Wednesday, September 27, 2006

The degree to which GM is out of touch is breathtaking. Is Wal-Mart next?

GM's management is intelligent, well educated, and dedicated. However, it operates in an insular world in which they have lost touch with the consumer. The fact is that GM is dead, but like a rotten tree, it looks solid on the outside. It even sprouts green leaves. They are likely to continue to circle the wagons and cut themselves off even more from outsiders. Bringing in an outsider may not be enough when the outsider has spent 37 years at one company - a company which does not deal with consumers at all.

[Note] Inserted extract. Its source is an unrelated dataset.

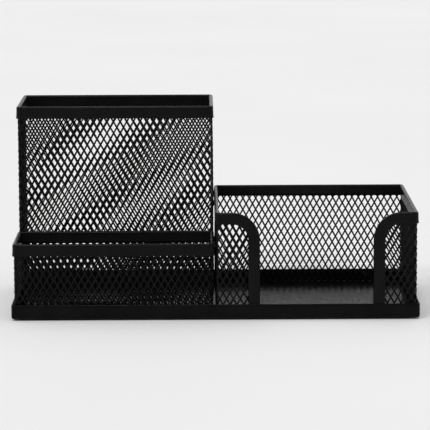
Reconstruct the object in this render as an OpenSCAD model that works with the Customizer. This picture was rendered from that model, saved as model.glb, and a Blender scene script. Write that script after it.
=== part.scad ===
// Desk organizer: three open boxes of expanded steel mesh, welded into one shallow
// sheet-steel tray. A tall pen box stands at the back left, a low clip tray in front of it,
// and a note holder with a wide notch in its front wall fills the right half.
// Origin on the desk, at the centre of the tray's footprint. The front faces -Y.

/* [Base tray] */
// Width of the tray, left to right
tray_w = 205; // [195:1:230]
// Depth of the tray, front to back
tray_d = 103; // [95:1:120]
// Height of the turned-up lip above the tray's underside
lip_h = 7.2; // [6.5:0.1:10]
// Thickness of the tray's sheet steel
sheet_t = 0.4; // [0.3:0.05:0.4]
// Gap inside the folded hem of the lip
hem_gap = 0.05; // [0.03:0.01:0.06]
// Outside radius of the tray's upright corners
tray_corner_r = 1.8; // [1.6:0.1:3]
// Outside radius of the bend between floor and lip
tray_bend_r = 1; // [0.8:0.1:1]

/* [Compartments] */
// Height of the pen box's rim above the tray's underside
pen_h = 102.2; // [80:0.1:120]
// Width of the pen box and of the clip tray, over their rims
pen_w = 101; // [90:1:105]
// Depth of the pen box, over its rim
pen_d = 58.2; // [45:0.1:65]
// Height of the clip tray's rim above the tray's underside
clip_h = 37.9; // [30:0.1:45]
// Height of the note holder's rim above the tray's underside
note_h = 53.3; // [50:0.1:65]
// Distance from the tray's outer faces in to the rims
rim_inset = 0.9; // [0.9:0.05:1.2]
// Gap between the rims of the left boxes and the note holder's rim
side_gap = 0.3; // [0.1:0.1:1]
// Gap between the clip tray's rear rim and the pen box's mesh
rear_gap = 0.2; // [0.1:0.1:0.5]

/* [Mesh] */
// Overall thickness of the raised expanded metal
mesh_t = 1; // [0.8:0.05:1]
// Clearance between the mesh and the steel round it
mesh_gap = 0.05; // [0.05:0.05:0.1]

/* [Rims] */
// Thickness of a rim from its outer face to its inner face
rim_t = 2; // [1.9:0.1:2.1]
// Height of the pen box's and the clip tray's rims
rim_h = 6.2; // [4:0.1:7]
// Height of the note holder's rim, and its width as a post beside the notch
note_rim_h = 5.8; // [4:0.1:7]
// Outside radius of a rim round an upright corner
rim_corner_r = 2.4; // [2.2:0.1:4]
// Outside radius of the folds along a rim's edge
rim_fold_r = 0.9; // [0.3:0.1:0.9]

/* [Notch] */
// Width of the notch in the note holder's front wall
notch_w = 56.8; // [45:0.1:65]
// Outside radius of the rim where it turns down into the notch
notch_r = 14; // [10:0.5:16]

/* [Pads and welds] */
// Diameter of a pad under the tray
pad_d = 10; // [6:1:14]
// Thickness of a pad
pad_h = 0.8; // [0.6:0.1:1.5]
// Distance from the tray's edges in to a pad's centre
pad_inset = 12; // [10:1:20]
// Diameter of a spot weld
weld_d = 3; // [2:0.5:3.5]
// Distance from a wall's middle out to each of its spot welds, as a share of the wall's length
weld_share = 0.3; // [0.2:0.05:0.35]

/* [Hidden] */
$fn = 48;

coat = [0.06, 0.06, 0.065];
mesh_coat = [0.04, 0.04, 0.045];
weld_colour = [0.1, 0.1, 0.1];
pad_colour = [0.13, 0.13, 0.13];

// Heights above the desk
tray_z = pad_h;
floor_z = tray_z + sheet_t;
mesh_z = floor_z + mesh_gap;

// The lip's hem, and where its inner leg ends above the tray's underside
hem_t = 2 * sheet_t + hem_gap;
hem_z = 2 * tray_bend_r;
weld_z = tray_z + (hem_z + lip_h - hem_t / 2) / 2;

// A rim is a channel with the mesh in its middle
mesh_inset = (rim_t - mesh_t) / 2;
mesh_corner_r = rim_corner_r - mesh_inset;
rim_skin = mesh_inset - mesh_gap;
mesh_top_drop = rim_skin + mesh_gap;

// The boxes over their rims, each [centre x, centre y, width, depth, rim height above the tray]
note_w = tray_w - 2 * rim_inset - pen_w - side_gap;
note_d = tray_d - 2 * rim_inset;
clip_d = note_d - pen_d + mesh_inset - rear_gap;
left_x = (pen_w - tray_w) / 2 + rim_inset;
PEN = [left_x, (note_d - pen_d) / 2, pen_w, pen_d, pen_h];
CLIP = [left_x, (clip_d - note_d) / 2, pen_w, clip_d, clip_h];
NOTE = [(tray_w - note_w) / 2 - rim_inset, 0, note_w, note_d, note_h];

// The turn about Z that brings a box's front wall to each of its sides
FRONT = 0;
RIGHT = 90;
BACK = 180;
LEFT = 270;

// Length of a box's wall over the rim, and the depth of the box as seen from that wall
function wall_length(box, side) = side % 180 == 0 ? box[2] : box[3];
function wall_reach(box, side) = side % 180 == 0 ? box[3] : box[2];

// A rectangle with rounded corners, centred on the origin
module rounded_rect(w, d, r) {
    square([w - 2 * r, d], center = true);
    square([w, d - 2 * r], center = true);
    for (x = [-1, 1], y = [-1, 1]) translate([x * (w / 2 - r), y * (d / 2 - r)]) circle(r);
}

// Lays a section along X, centred. The section's x runs towards +Y and its y upwards.
module bar(length) {
    translate([-length / 2, 0, 0]) rotate([90, 0, 90]) linear_extrude(length) children();
}

// Turns a section a quarter of the way round Z, at radius r. The section's x runs inwards.
module quarter_turn(r) {
    rotate_extrude(angle = 90) translate([r, 0]) mirror([1, 0]) children();
}

// Runs a section round a rectangle with rounded corners. The section's x runs inwards.
module ring(w, d, r) {
    for (side = [[FRONT, w, d], [RIGHT, d, w], [BACK, w, d], [LEFT, d, w]])
        rotate(side[0]) translate([0, -side[2] / 2, 0]) bar(side[1] - 2 * r) children();
    for (corner = [[1, 1, 0], [-1, 1, 90], [-1, -1, 180], [1, -1, 270]])
        translate([corner[0] * (w / 2 - r), corner[1] * (d / 2 - r), 0])
            rotate(corner[2]) quarter_turn(r) children();
}

// Section of the tray's edge: the bend, the outer wall, and the hem folded back inside it
module lip_section() {
    roll_z = lip_h - hem_t / 2;
    difference() {
        union() {
            translate([0, tray_bend_r]) square([sheet_t, roll_z - tray_bend_r]);
            translate([0, hem_z]) square([hem_t, roll_z - hem_z]);
            translate([hem_t / 2, roll_z]) circle(hem_t / 2);
        }
        translate([sheet_t, 0]) square([hem_gap, roll_z]);
    }
    intersection() {
        translate([tray_bend_r, tray_bend_r]) difference() {
            circle(tray_bend_r);
            circle(tray_bend_r - sheet_t);
        }
        square(tray_bend_r);
    }
}

// Section of a rim: a strip folded into a channel that is open downwards, with its top at y = 0
module rim_section(height) {
    difference() {
        union() {
            translate([0, -height]) square([rim_t, height - rim_fold_r]);
            translate([rim_fold_r, -rim_fold_r]) square([rim_t - 2 * rim_fold_r, rim_fold_r]);
            for (x = [rim_fold_r, rim_t - rim_fold_r]) translate([x, -rim_fold_r]) circle(rim_fold_r);
        }
        translate([rim_skin, -2 * height]) square([rim_t - 2 * rim_skin, 2 * height - rim_skin]);
    }
}

module base_tray() {
    color(coat) translate([0, 0, tray_z]) {
        linear_extrude(sheet_t) rounded_rect(
            tray_w - 2 * tray_bend_r, tray_d - 2 * tray_bend_r, tray_corner_r - tray_bend_r);
        ring(tray_w, tray_d, tray_corner_r) lip_section();
    }
}

// One mesh wall of a box, with half of the bend at each of its ends
module mesh_wall(box, side) {
    length = wall_length(box, side) - 2 * mesh_inset;
    reach = wall_reach(box, side) - 2 * mesh_inset;
    r = mesh_corner_r;
    top = tray_z + box[4] - mesh_top_drop;
    color(mesh_coat) translate([box[0], box[1], mesh_z]) rotate(side)
        linear_extrude(top - mesh_z) intersection() {
            difference() {
                rounded_rect(length, reach, r);
                rounded_rect(length - 2 * mesh_t, reach - 2 * mesh_t, r - mesh_t);
            }
            polygon([
                [-length / 2, -reach / 2], [length / 2, -reach / 2],
                [length / 2 - r, -reach / 2 + r], [-length / 2 + r, -reach / 2 + r]
            ]);
        }
}

// What is left of the note holder's front wall, on the left of the notch, seen from the front
module side_panel_outline() {
    edge = -notch_w / 2 - mesh_top_drop;
    top = tray_z + note_h - mesh_top_drop;
    r = notch_r - mesh_top_drop;
    translate([-note_w / 2, 0]) square([edge + note_w / 2, top - r]);
    translate([-note_w / 2, 0]) square([edge - r + note_w / 2, top]);
    translate([edge - r, top - r]) circle(r);
}

// The panel of the note holder's front wall beside the notch: turn is 0 on the left, 1 on the right
module note_side_panel(turn) {
    // The outline is cut through the wall from well in front of it to well behind its bend
    cut = 4 * rim_corner_r;
    intersection() {
        mesh_wall(NOTE, FRONT);
        color(mesh_coat) translate([NOTE[0], NOTE[1] - note_d / 2 + cut / 2, 0])
            mirror([turn, 0, 0]) rotate([90, 0, 0]) linear_extrude(cut) side_panel_outline();
    }
}

module closed_rim(box) {
    color(coat) translate([box[0], box[1], tray_z + box[4]])
        ring(box[2], box[3], rim_corner_r) rim_section(rim_h);
}

// Left half of the note holder's rim. Z is 0 at its top.
module half_note_rim() {
    half_w = note_w / 2;
    half_d = note_d / 2;
    r = rim_corner_r;
    stub = half_w - r - notch_w / 2 - notch_r;
    post = tray_z + note_h - notch_r - mesh_z;
    // Back, left side and the short stretch in front
    translate([-(half_w - r) / 2, half_d, 0]) rotate(BACK) bar(half_w - r) rim_section(note_rim_h);
    translate([-half_w, 0, 0]) rotate(LEFT) bar(note_d - 2 * r) rim_section(note_rim_h);
    translate([-half_w + r + stub / 2, -half_d, 0]) bar(stub) rim_section(note_rim_h);
    translate([-half_w + r, half_d - r, 0]) rotate(90) quarter_turn(r) rim_section(note_rim_h);
    translate([-half_w + r, -half_d + r, 0]) rotate(180) quarter_turn(r) rim_section(note_rim_h);
    // The turn down into the notch, and the post that stands on the tray
    translate([-notch_w / 2 - notch_r, -half_d, -notch_r]) mirror([0, 1, -1])
        rotate_extrude(angle = 90) translate([notch_r, 0]) mirror([1, -1]) rim_section(note_rim_h);
    translate([-notch_w / 2, -half_d, -notch_r - post]) linear_extrude(post)
        mirror([1, -1]) rim_section(note_rim_h);
}

module note_rim() {
    color(coat) translate([NOTE[0], NOTE[1], tray_z + note_h]) {
        half_note_rim();
        mirror([1, 0, 0]) half_note_rim();
    }
}

// A spot weld that bridges a gap in front of a wall's mesh, at a distance along it from its middle
module wall_weld(box, side, along, z, gap) {
    translate([box[0], box[1], z]) rotate(side)
        translate([along, -wall_reach(box, side) / 2 + mesh_inset, 0])
            rotate([90, 0, 0]) cylinder(d = weld_d, h = gap);
}

// Spot welds between the walls and the hem of the tray's lip
module tray_weld_spots() {
    gap = rim_inset + mesh_inset - hem_t;
    panel = (note_w - notch_w) / 2;
    color(weld_colour) {
        for (wall = [[PEN, LEFT], [PEN, BACK], [CLIP, FRONT], [CLIP, LEFT], [NOTE, RIGHT], [NOTE, BACK]])
            for (end = [-1, 1])
                wall_weld(wall[0], wall[1], end * weld_share * wall_length(wall[0], wall[1]), weld_z, gap);
        for (end = [-1, 1]) wall_weld(NOTE, FRONT, end * (note_w - panel) / 2, weld_z, gap);
    }
}

// Spot welds between a box's rim and the mesh of the box beside it
module divider_weld_spots() {
    clip_rim_z = tray_z + clip_h - rim_h / 2;
    note_rim_z = tray_z + note_h - note_rim_h / 2;
    side_reach = side_gap + mesh_inset;
    color(weld_colour) for (end = [-1, 1]) {
        wall_weld(PEN, FRONT, end * weld_share * pen_w, clip_rim_z, rear_gap);
        wall_weld(PEN, RIGHT, end * weld_share * pen_d, note_rim_z, side_reach);
        wall_weld(NOTE, LEFT, -CLIP[1] + end * weld_share * clip_d, clip_rim_z, side_reach);
    }
}

// A thin round pad: x and y are -1 or 1 for the corner it sits in
module pad(x, y) {
    color(pad_colour) translate([x * (tray_w / 2 - pad_inset), y * (tray_d / 2 - pad_inset), 0])
        cylinder(d = pad_d, h = pad_h);
}

base_tray();
mesh_wall(PEN, FRONT);  // pen_mesh_front
mesh_wall(PEN, BACK);  // pen_mesh_back
mesh_wall(PEN, LEFT);  // pen_mesh_left
mesh_wall(PEN, RIGHT);  // pen_mesh_right
closed_rim(PEN);  // pen_rim
mesh_wall(CLIP, FRONT);  // clip_mesh_front
mesh_wall(CLIP, BACK);  // clip_mesh_back
mesh_wall(CLIP, LEFT);  // clip_mesh_left
mesh_wall(CLIP, RIGHT);  // clip_mesh_right
closed_rim(CLIP);  // clip_rim
mesh_wall(NOTE, BACK);  // note_mesh_back
mesh_wall(NOTE, LEFT);  // note_mesh_left
mesh_wall(NOTE, RIGHT);  // note_mesh_right
note_side_panel(0);  // note_mesh_front_left
note_side_panel(1);  // note_mesh_front_right
note_rim();
tray_weld_spots();
divider_weld_spots();
pad(-1, -1);  // pad_front_left
pad(1, -1);  // pad_front_right
pad(-1, 1);  // pad_back_left
pad(1, 1);  // pad_back_right
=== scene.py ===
import math

import bpy
import numpy as np
from mathutils import Matrix, Vector


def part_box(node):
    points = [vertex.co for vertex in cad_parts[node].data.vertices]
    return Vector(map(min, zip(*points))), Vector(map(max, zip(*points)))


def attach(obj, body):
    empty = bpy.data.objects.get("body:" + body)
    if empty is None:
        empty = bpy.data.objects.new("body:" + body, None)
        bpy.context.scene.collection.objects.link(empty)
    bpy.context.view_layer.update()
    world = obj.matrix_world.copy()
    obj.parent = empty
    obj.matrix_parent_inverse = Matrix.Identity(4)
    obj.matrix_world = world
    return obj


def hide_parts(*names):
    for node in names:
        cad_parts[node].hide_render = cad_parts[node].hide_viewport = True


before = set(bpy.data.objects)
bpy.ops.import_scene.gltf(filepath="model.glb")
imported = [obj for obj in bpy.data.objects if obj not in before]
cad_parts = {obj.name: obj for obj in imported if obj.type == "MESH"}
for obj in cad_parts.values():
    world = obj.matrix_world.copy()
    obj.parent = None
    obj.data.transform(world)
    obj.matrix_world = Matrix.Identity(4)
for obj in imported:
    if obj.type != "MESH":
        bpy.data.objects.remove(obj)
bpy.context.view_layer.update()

MM = 0.001
QUARTER = math.pi / 2
UP = Vector((0, 0, 1))
FRONT, RIGHT, BACK, LEFT = range(4)

# ------------------------------------------------------------------ steel strip and sheet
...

In a similar fashion Wal-Mart is running in circles. The strengths which made it successful - the ability to bring low prices and wide variety to customers in C and D counties, rural ones, and its incredibly strong supply chain from retail stores back to its suppliers, have reached the point of diminishing returns. It has no skills in cultural sensitivity, so it has failed in Germany, Korea, is struggling in China (vs. Carrefour) and the UK (vs. Tesco). It is having difficulty dealing with market entry into the urban East and West Coast. its new committment to Organic Food and designer clothes may leave its existing customer behind, without winning customers from Target and Whole Foods. Its move from one store format to four is too little, too late. It is hiring 200 new marketing people, most of whom do not understand retail and will under-estimate the difficulty. Right now, they are optmistic, but there will be a culture clash, and the inevitable short-fall will be seized upon by old-timers to push out the newcomers. Just as once, people thought that A&P, and then Sears, were invincible, yet lost their market positions, so will Wal-Mart, which is now where Gm was 10-15 years ago, as it brought in many consumer marketers, and started acquiring luxury brands.